Jake and Dinos Chapman
Reviewed by Faye Tzanetoulakou


 

Jake & Dinos Chapman, One Day You Will No Longer Be Loved IX, 2008, oil on canvas, 54 × 43 cm (21 1/4 × 16 15/16 in). Photo: Stephen White.


Angus Fairhurst’s dead, Tracy Emin choses RA to AA and I’m not feeling well lately, but for the Chapman bros. The YBA enfants terribles are back, alive and kicking, with their sardonic, irreverent, strange ways of looking at things.

Entering the secret alleyway of Mason’s Yard, hell is about to be unleashed. Fucking Hell actually, as this is the title of their magnificent, infamous work. It is a new, altered version of the original Hell, which, ironically, was burned down during the 2004 fire, and it looks more ferocious, bloodier and more grotesque than ever before.

Moving around the massive, glass-shielded Chapmanesque universe, we come across all the possible ways somebody could encounter violent death, and even some that are yet to be discovered. The symbolic reading of the disasters of war is only too obvious and works at a primary level. Yes, war is a very bad thing where a lot of beheading, poling, and skinning is on the daily menu, and we, the viewers, are all a bunch of sick voyeuristic individuals who enjoy watching and examining every anomaly behind the safety of the glass. Horrific and humourous, sepulchral and artificial, it is rather impressive how the Chapmans in their installations manipulate representation, wholesomely, with unabashed craftsmanship and skill that defies any conceptual purism.

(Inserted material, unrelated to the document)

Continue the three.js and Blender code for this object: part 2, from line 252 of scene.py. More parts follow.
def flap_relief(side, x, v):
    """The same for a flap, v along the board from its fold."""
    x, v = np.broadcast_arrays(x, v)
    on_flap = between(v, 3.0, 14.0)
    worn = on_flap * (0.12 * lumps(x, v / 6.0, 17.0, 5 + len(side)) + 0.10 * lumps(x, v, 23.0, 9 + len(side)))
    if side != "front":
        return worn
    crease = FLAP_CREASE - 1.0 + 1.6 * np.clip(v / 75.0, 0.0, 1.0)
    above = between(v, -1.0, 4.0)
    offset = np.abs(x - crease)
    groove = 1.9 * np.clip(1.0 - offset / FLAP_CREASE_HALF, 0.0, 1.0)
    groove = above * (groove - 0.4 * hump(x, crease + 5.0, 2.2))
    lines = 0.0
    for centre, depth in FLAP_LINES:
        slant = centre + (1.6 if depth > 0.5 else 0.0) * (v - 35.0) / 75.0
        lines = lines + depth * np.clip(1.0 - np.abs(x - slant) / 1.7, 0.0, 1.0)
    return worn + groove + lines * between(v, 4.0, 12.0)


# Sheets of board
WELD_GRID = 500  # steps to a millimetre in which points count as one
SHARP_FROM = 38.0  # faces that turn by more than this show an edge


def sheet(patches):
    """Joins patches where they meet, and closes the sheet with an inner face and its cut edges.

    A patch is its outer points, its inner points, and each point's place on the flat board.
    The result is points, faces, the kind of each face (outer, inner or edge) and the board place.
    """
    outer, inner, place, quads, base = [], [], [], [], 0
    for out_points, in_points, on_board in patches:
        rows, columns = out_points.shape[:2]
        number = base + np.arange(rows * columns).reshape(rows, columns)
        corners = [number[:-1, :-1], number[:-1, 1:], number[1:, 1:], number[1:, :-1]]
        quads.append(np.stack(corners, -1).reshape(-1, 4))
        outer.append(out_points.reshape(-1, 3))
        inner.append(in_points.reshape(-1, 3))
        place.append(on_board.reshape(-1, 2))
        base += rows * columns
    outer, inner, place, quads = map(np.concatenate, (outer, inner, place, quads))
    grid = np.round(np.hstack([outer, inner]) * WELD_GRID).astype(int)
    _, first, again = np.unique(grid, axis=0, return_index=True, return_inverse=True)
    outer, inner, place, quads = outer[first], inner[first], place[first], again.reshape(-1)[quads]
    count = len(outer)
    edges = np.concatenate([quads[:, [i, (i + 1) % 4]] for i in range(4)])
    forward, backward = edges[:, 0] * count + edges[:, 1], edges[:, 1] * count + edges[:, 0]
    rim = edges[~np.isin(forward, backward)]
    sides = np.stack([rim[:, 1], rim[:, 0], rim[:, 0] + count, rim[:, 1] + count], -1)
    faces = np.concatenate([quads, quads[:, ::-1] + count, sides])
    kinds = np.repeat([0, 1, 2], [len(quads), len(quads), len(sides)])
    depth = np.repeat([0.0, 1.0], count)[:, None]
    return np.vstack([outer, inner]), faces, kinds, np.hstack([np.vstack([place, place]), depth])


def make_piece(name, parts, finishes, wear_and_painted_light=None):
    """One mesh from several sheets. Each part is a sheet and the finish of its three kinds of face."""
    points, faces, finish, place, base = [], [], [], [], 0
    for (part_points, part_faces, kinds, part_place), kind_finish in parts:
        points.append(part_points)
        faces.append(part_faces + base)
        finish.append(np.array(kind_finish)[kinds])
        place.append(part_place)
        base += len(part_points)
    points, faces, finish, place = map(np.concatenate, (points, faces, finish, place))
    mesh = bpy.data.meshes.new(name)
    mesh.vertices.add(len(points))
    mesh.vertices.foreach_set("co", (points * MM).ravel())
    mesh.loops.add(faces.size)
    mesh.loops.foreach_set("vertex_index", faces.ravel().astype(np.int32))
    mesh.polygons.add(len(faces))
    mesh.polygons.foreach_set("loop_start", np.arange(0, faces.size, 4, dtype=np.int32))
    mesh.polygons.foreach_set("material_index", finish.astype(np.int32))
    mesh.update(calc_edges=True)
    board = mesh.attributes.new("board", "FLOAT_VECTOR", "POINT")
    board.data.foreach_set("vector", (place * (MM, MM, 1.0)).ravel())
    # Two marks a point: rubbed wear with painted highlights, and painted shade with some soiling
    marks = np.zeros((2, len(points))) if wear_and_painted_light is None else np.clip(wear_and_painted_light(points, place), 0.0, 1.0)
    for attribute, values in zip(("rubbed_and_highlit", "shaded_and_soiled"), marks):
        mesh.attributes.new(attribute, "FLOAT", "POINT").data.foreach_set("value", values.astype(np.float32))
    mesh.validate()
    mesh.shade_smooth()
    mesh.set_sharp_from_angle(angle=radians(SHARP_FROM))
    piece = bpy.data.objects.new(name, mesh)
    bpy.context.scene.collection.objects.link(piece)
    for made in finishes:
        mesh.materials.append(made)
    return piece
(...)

They did it before with their travesty of the ‘rare ethnographic’ Chapman Family Collection of primitive Big Mac relics, as well as with their sacrilegious defacing treatment of Goya’s darkest and most adored drawings, and they do it again now. The Chapmans enjoy indulging themselves in manipulating popular iconic cultural images that have been reduced to aesthetic objects according to Marxist commodity fetishism, so as to re-create a bit of good old havoc, often employing an offensive, kitsch or plainly joking manner in their pursuit. In that sense they are not much different from what Warhol had done, or even with Duchamp and his ready-mades, only they carry a penchant for crassly exposing the subtle nuances between the exotic and the banal, in issues relating to contemporary history, corporate morality and anti-social attitudes. The act of working over famous artworks of the past refers to the grave postmodernist occupation of appropriating, deconstructing and reworking over the preoccupation of the birth/return of the new.

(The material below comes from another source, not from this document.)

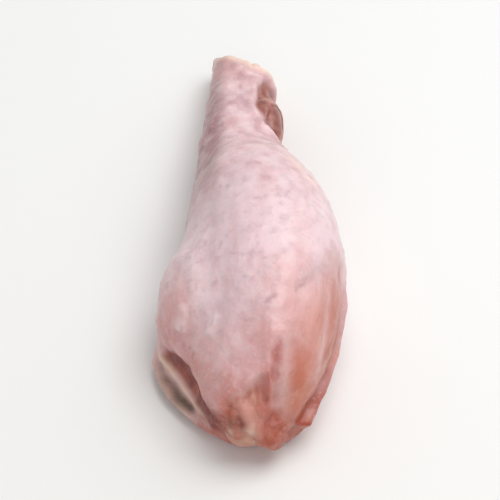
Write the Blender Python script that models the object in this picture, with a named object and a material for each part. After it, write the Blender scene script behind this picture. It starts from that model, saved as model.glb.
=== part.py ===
"""A raw chicken drumette: the upper joint of a chicken wing, lying skin side up.

The thick shoulder end points along -Y, the thin elbow end along +Y, and +Z is up. Lengths are in
metres. It is two solids. The flesh is a bundle of muscles in a wrap of skin, whose cut edges stand up
as relief. The wing bone runs through the flesh and shows at both cut ends.
"""

import math

import bmesh
import bpy
import numpy as np
from mathutils import Matrix

# Driving dimensions
LENGTH = 0.095
WIDTH = 0.038
HEIGHT = 0.032
SKIN = 0.0010
GAP = 0.0003  # left free between the flesh and the bone

FRONT, BACK = -LENGTH / 2, LENGTH / 2
RIGHT = WIDTH / 2

# Fineness of the two surfaces
FLESH_RINGS, FLESH_SEGMENTS = 80, 58
BONE_RINGS, BONE_SEGMENTS = 40, 18

# Fillets where muscles meet: tight where they lie bare, wide where the skin bridges them
BARE_FILLET = 0.0030
SKIN_FILLET = 0.0060


def place(across, along, up):
    """A point from shares of the half width, the half length and the height."""
    return np.array((across * RIGHT, along * BACK, up * HEIGHT))


# The muscles as ellipsoids: centre, half axes and turn about +Z in degrees
MUSCLES = {
    "belly": (place(0.22, -0.265, 0.492), place(0.74, 0.63, 0.495), 5),
    "left_lobe": (place(-0.44, -0.34, 0.35), place(0.46, 0.28, 0.36), -13),
    "shoulder_stump": (place(-0.09, -0.68, 0.345), place(0.42, 0.30, 0.315), 6),
    "tip_pad": (place(0.12, -0.87, 0.27), place(0.22, 0.11, 0.17), 0),
    "tip_edge": (place(0.255, -0.915, 0.20), place(0.11, 0.07, 0.11), 0),
    "outer_strand": (place(0.25, -0.555, 0.325), place(0.30, 0.365, 0.28), 12),
}
# The loose fold of skin that lies on the table along the left of the thick end
FOLD_CENTRE, FOLD_AXES, FOLD_TURN = place(-0.59, -0.65, 0.08), (0.0046, 0.0110, 0.0028), 36
# The thin end: a tapered rod from the elbow to the middle of the belly
ELBOW, ELBOW_RADIUS = place(-0.08, 1.01, 0.195), 0.128 * WIDTH
MIDDLE, MIDDLE_RADIUS = place(-0.06, 0.07, 0.41), 0.25 * WIDTH
# The slanting cut through the elbow: a point on it and the way it faces
CUT_POINT, CUT_FACING = place(-0.08, 0.99, 0.31), np.array((0.38, 0.80, 0.32))
CUT_FILLET = 0.0015
# The knob of the elbow joint, which bulges out through a slit in the skin
KNOB_CENTRE, KNOB_AXES = place(0.18, 0.60, 0.39), (0.0032, 0.0054, 0.0038)

# The wing bone: its shaft, the two knuckles at the elbow and the head at the shoulder
SHAFT_START, SHAFT_END = place(-0.03, -0.86, 0.25), place(-0.08, 0.92, 0.20)
SHAFT_RADIUS = 0.0027
KNUCKLES = (
    (place(-0.14, 0.972, 0.205), (0.0025, 0.0035, 0.0031)),
    (place(0.00, 0.93, 0.195), (0.0025, 0.0035, 0.0030)),
)
HEAD_CENTRE, HEAD_AXES = place(-0.03, -0.917, 0.24), (0.0042, 0.0040, 0.0038)
BONE_FILLET = 0.0025

# Where the skin ends: at both cut ends, round a window by the shoulder, and round a slit at the elbow
FRONT_BARE, BACK_BARE = 0.045 * LENGTH, 0.005 * LENGTH
BACK_WAVE = 0.35  # how wavy the back edge of the skin is, as a share of the front one
WINDOW_LEFT, WINDOW_LEAN = 0.12 * RIGHT, 0.30  # its left edge at the front, and how that leans right
WINDOW_BACK, WINDOW_SLANT = -0.79 * BACK, 1.30  # its back edge at the middle, and how that slants backwards
WINDOW_LOW, WINDOW_SLOPE = 0.16 * HEIGHT, 0.38  # its lower edge at the front, and how that rises backwards
SLIT_CENTRE, SLIT_AXES, SLIT_TURN = place(0.36, 0.585, 0.39), (0.0051, 0.0106, 0.0066), 12
EDGE = 0.0012  # half the breadth of the slope at an edge of the skin

# Where the ends of the line that all rays start from lie, and the share of the rings round each end
FLESH_SPINE = (place(0.06, -0.64, 0.34), place(-0.10, 0.82, 0.23))
BONE_SPINE = (place(-0.03, -0.88, 0.245), place(-0.08, 0.90, 0.20))
END_SHARE = 0.14
REACH = 0.03  # no surface is further than this from its spine


def ellipsoid(points, centre, half_axes, turn=0.0):
    """About the distance from each point to an ellipsoid turned about +Z. It is negative inside."""
    c, s = math.cos(math.radians(turn)), math.sin(math.radians(turn))
    local = (points - centre) @ np.array(((c, -s, 0), (s, c, 0), (0, 0, 1)))
    half_axes = np.asarray(half_axes)
    share = np.linalg.norm(local / half_axes, axis=1)
    steepness = np.linalg.norm(local / half_axes**2, axis=1)
    return share * (share - 1) / np.maximum(steepness, 1e-9)


def tapered_rod(points, start, end, start_radius, end_radius):
    """The distance from each point to a round rod whose radius changes along it."""
    line = end - start
    share = np.clip((points - start) @ line / (line @ line), 0, 1)
    nearest = start + share[:, None] * line
    radius = start_radius + share * (end_radius - start_radius)
    return np.linalg.norm(points - nearest, axis=1) - radius


def join(first, second, fillet):
    """The union of two shapes given as distances, with a fillet where they meet."""
    overlap = np.maximum(fillet - np.abs(first - second), 0) / fillet
    return np.minimum(first, second) - overlap**2 * fillet / 4


def trim(first, second, fillet):
    """The part that two shapes share, with its edge rounded."""
    return -join(-first, -second, fillet)


def behind_cut(points):
    """How far each point lies behind the cut through the elbow."""
    return (CUT_POINT - points) @ (CUT_FACING / np.linalg.norm(CUT_FACING))


def muscle_bundle(points, fillet):
    """The distance to all the muscles together."""
    distance = tapered_rod(points, ELBOW, MIDDLE, ELBOW_RADIUS, MIDDLE_RADIUS)
    for centre, half_axes, turn in MUSCLES.values():
        distance = join(distance, ellipsoid(points, centre, half_axes, turn), fillet)
    return distance


def bare_flesh(points):
    """The distance to the muscles and the knob of the elbow without their skin, cut off at the elbow."""
    knob = ellipsoid(points, KNOB_CENTRE, KNOB_AXES)
    distance = join(muscle_bundle(points, BARE_FILLET), knob, BARE_FILLET)
    return trim(distance, -behind_cut(points), BARE_FILLET)


def wrapped_flesh(points):
    """The distance to the outside of the skin that is drawn over the muscles, and of its loose fold."""
    fold = ellipsoid(points, FOLD_CENTRE, FOLD_AXES, FOLD_TURN)
    distance = join(muscle_bundle(points, SKIN_FILLET) - SKIN, fold, SKIN_FILLET)
    return trim(distance, -behind_cut(points), CUT_FILLET)


def bone(points, grown=0.0):
    """The distance to the wing bone, made thicker all over by grown."""
    distance = tapered_rod(points, SHAFT_START, SHAFT_END, SHAFT_RADIUS, SHAFT_RADIUS)
    for centre, half_axes in (*KNUCKLES, (HEAD_CENTRE, HEAD_AXES)):
        distance = join(distance, ellipsoid(points, centre, half_axes), BONE_FILLET)
    return distance - grown


def rays_from_spine(unit_sphere, spine):
    """Where the ray of each point of a unit sphere starts, and its direction.

    Rays leave the spine at right angles, and fan out from its two ends. The sphere's poles lie on Y.
    """
    latitude = np.arcsin(np.clip(unit_sphere[:, 1], -1, 1)) / (math.pi / 2)
    share = (latitude + 1) / 2
    along = np.clip((share - END_SHARE) / (1 - 2 * END_SHARE), 0, 1)
    starts = spine[0] + along[:, None] * (spine[1] - spine[0])
    past_end = np.maximum(END_SHARE - share, share - (1 - END_SHARE)) / END_SHARE
    lean = np.maximum(past_end, 0) * math.pi / 2
    angle = np.arctan2(unit_sphere[:, 2], unit_sphere[:, 0])
    directions = np.stack(
        (
            np.cos(angle) * np.cos(lean),
            np.sign(latitude) * np.sin(lean),
            np.sin(angle) * np.cos(lean),
        ),
        axis=1,
    )
    return starts, directions


def reach_along(starts, directions, distance):
    """How far each ray runs inside a shape, by halving the span in which it comes out."""
    near, far = np.zeros(len(starts)), np.full(len(starts), REACH)
    for _ in range(24):
        middle = (near + far) / 2
        inside = distance(starts + middle[:, None] * directions) < 0
        near, far = np.where(inside, middle, near), np.where(inside, far, middle)
    return near


def ramp(value, low, high):
    """0 below low and 1 above high, with a smooth rise between them."""
    share = np.clip((value - low) / (high - low), 0, 1)
    return share * share * (3 - 2 * share)


def skin_cover(points):
    """1 where skin wraps the muscles, and 0 where they lie bare.

    They lie bare at both cut ends, in a window on the upper right of the thick end, and in the slit.
    """
    x, y, z = points.T
    angle = np.arctan2(z - FLESH_SPINE[0][2], x)
    scallops = 0.0010 * np.sin(3 * angle + 0.8) + 0.0006 * np.sin(7 * angle + 2.0)
    waves = 0.0009 * np.sin(y / 0.0047) + 0.0006 * np.sin(y / 0.0021 + 1.0)
    window = ramp(x - WINDOW_LEFT - WINDOW_LEAN * (y - FRONT) + waves, -EDGE, EDGE)
    window *= ramp(z - WINDOW_LOW - WINDOW_SLOPE * (y - FRONT) + waves, -EDGE, EDGE)
    window *= ramp(WINDOW_BACK + WINDOW_SLANT * x - y + waves, -EDGE, EDGE)
    slit = ramp(waves - ellipsoid(points, SLIT_CENTRE, SLIT_AXES, SLIT_TURN), -EDGE, EDGE)
    covered = ramp(y - FRONT - FRONT_BARE + scallops, -EDGE, EDGE)
    covered *= ramp(behind_cut(points) - BACK_BARE + BACK_WAVE * scallops, -EDGE, EDGE)
    return covered * (1 - window) * (1 - slit)


def flesh(points):
    """The distance to the flesh: its bare muscles, or the skin where that covers them."""
    cover = skin_cover(points)
    return (1 - cover) * bare_flesh(points) + cover * wrapped_flesh(points)


def flesh_points(unit_sphere):
    """The points of a unit sphere, pushed out to the surface of the flesh."""
    starts, directions = rays_from_spine(unit_sphere, FLESH_SPINE)
    return starts + reach_along(starts, directions, flesh)[:, None] * directions


def bone_points(unit_sphere, grown=0.0):
    """The points of a unit sphere, pushed out to the surface of the bone."""
    starts, directions = rays_from_spine(unit_sphere, BONE_SPINE)
    reach = reach_along(starts, directions, lambda p: bone(p, grown))
    return starts + reach[:, None] * directions


def wrapped_sphere(name, rings, segments, shape):
    """A new object: a UV sphere with its poles along Y, whose points are moved by the shape function."""
    mesh = bpy.data.meshes.new(name)
    shell = bmesh.new()
    bmesh.ops.create_uvsphere(
        shell,
        u_segments=segments,
        v_segments=rings,
        radius=1,
        matrix=Matrix.Rotation(math.radians(-90), 4, "X"),
    )
    moved = shape(np.array([vertex.co for vertex in shell.verts]))
    for vertex, point in zip(shell.verts, moved):
        vertex.co = point
    bmesh.ops.recalc_face_normals(shell, faces=shell.faces)
    shell.to_mesh(mesh)
    shell.free()
    mesh.shade_smooth()
    return bpy.data.objects.new(name, mesh)


def lie_flat(obj):
    """Flattens what would sink below the table, so that the soft meat rests on it."""
    for vertex in obj.data.vertices:
        vertex.co.z = max(vertex.co.z, 0)


def finish_of(name, colour, roughness):
    """A plain material."""
    material = bpy.data.materials.new(name)
    material.use_nodes = True
    shader = material.node_tree.nodes["Principled BSDF"]
    shader.inputs["Base Color"].default_value = (*colour, 1)
    shader.inputs["Roughness"].default_value = roughness
    shader.inputs["Metallic"].default_value = 0
    return material


def make_bone(collection):
    obj = wrapped_sphere("bone", BONE_RINGS, BONE_SEGMENTS, bone_points)
    obj.data.materials.append(finish_of("bone", (0.80, 0.68, 0.60), 0.35))
    collection.objects.link(obj)


def make_flesh(collection, cutters):
    obj = wrapped_sphere("flesh", FLESH_RINGS, FLESH_SEGMENTS, flesh_points)
    obj.data.materials.append(finish_of("flesh", (0.74, 0.50, 0.50), 0.45))
    lie_flat(obj)
    collection.objects.link(obj)
    # The channel that the bone lies in is the bone's own shape, with a gap all round
    channel = wrapped_sphere(
        "bone_channel", BONE_RINGS, BONE_SEGMENTS, lambda sphere: bone_points(sphere, GAP)
    )
    channel.hide_render = True
    channel.display_type = "WIRE"
    cutters.objects.link(channel)
    cut = obj.modifiers.new("bone_channel", "BOOLEAN")
    cut.operation = "DIFFERENCE"
    cut.solver = "EXACT"
    cut.object = channel


def new_collection(name):
    collection = bpy.data.collections.new(name)
    bpy.context.scene.collection.children.link(collection)
    return collection


def centre_on_origin(collection, cutters):
    """Moves everything so that the origin is at the middle of the underside of the whole."""
    bpy.context.view_layer.update()
    corners = np.array([corner for obj in collection.objects for corner in obj.bound_box])
    middle = (corners.min(axis=0) + corners.max(axis=0)) / 2
    for obj in (*collection.objects, *cutters.objects):
        obj.data.transform(Matrix.Translation((-middle[0], -middle[1], -corners[:, 2].min())))


def main():
    for obj in list(bpy.data.objects):
        bpy.data.objects.remove(obj)
    drumette, cutters = new_collection("chicken_drumette"), new_collection("cutters")
    make_bone(drumette)
    make_flesh(drumette, cutters)
    centre_on_origin(drumette, cutters)


main()
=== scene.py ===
"""A raw chicken drumette, dressed: skin with its follicles and folds, bare meat, and the ends of the bone.

The thick shoulder end points along -Y, the thin elbow end along +Y, and +Z is up. Lengths are in metres.
"""

import itertools
import math

import bmesh
import bpy
import numpy as np
from mathutils import Matrix, Vector, kdtree


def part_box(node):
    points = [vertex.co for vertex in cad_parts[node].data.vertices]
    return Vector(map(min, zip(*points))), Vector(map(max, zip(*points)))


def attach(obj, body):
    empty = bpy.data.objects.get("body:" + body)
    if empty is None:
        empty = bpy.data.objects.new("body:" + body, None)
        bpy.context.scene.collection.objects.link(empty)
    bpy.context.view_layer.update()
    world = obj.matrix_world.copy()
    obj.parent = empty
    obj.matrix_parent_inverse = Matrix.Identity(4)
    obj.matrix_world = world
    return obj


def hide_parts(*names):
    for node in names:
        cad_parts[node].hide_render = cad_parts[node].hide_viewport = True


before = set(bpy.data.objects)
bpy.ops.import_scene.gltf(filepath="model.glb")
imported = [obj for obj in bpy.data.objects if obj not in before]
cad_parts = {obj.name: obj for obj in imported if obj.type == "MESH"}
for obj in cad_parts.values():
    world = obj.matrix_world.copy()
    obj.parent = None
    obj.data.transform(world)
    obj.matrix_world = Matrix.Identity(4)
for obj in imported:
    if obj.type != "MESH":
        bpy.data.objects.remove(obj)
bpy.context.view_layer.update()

MM = 0.001

# The shape of the solids, from the same named sizes as the model
LENGTH, WIDTH, HEIGHT, SKIN = 0.095, 0.038, 0.032, 0.0010
FRONT, BACK, RIGHT = -LENGTH / 2, LENGTH / 2, WIDTH / 2
BARE_FILLET, SKIN_FILLET = 0.0030, 0.0060


def place(across, along, up):
    """A point from shares of the half width, the half length and the height."""
    return np.array((across * RIGHT, along * BACK, up * HEIGHT))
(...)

Hell’s diorama consists of nine glass vitrines that form the shape of the swastika. Inside, more than 30,000 tiny mutant soldiers, some of them in Nazi attire, engage in mutual atrocities in a bleak, burned-down landscape. Where the work actually takes off is in details such as the image of the Führer sitting on the side of a massacre scene painting picturesque landscapes. You can’t help thinking that a great amount of Chapmans’ little helpers were employed to do most of the dirty job, however the sheer force of this apocalyptic underworld leaves the viewers breathless, and asking for more ‘degenerate art’ in the making. Don't expect a moral at the end of this sensational gruesome fairytale; the beauty is the beast, as much as a cornucopia of nightmarish dreams fed Bosch’s imagination centuries ago.

Continuing along the lines of appropriation, and using the evils of Nazism as a prevalent theme, the duo of Greek-Cypriot descent include a series of watercolours in the show named If Hitler Had Been a Hippy How Happy Would We Be. It actually includes 13 original watercolours by Adolph Hitler the Chapmans bought for £115,000 and decorated with ’70s psychedelic motifs, such as rainbows, love hearts, stars and butterflies. The blatant naïveté of the reworked surfaces not only shows that Hitler’s personality as we know it is nowhere to be seen and that the big bad wolf was a little bad painter really — a negative assessment which cost the life of his non-Jewish art school prof during Kristallnacht — but mainly deals with issues concerning the nature of artistic value. How do fame and history brush upon art? Do conventional moral values play a part in an artist’s apotheosis or doom? Is the artist a product of his time? And is it right to intervene with art, even if it is made by the most loathed person in history?

The last part of the show consists of 19th-century portraits of the Victorian bourgeoisie entitled One Day You Will No Longer Be Loved. The original painters here are unknown but the artistic strategy is similar; the Chapmans work over the faces with minute detail, creating a delightful freak show of horrific cuts, burns, and ghoulish deformities, a beautiful dark Gothic tale of horrors, ‘annihilating’ the grandeur of stately portraiture, leaving nothing intact in their way.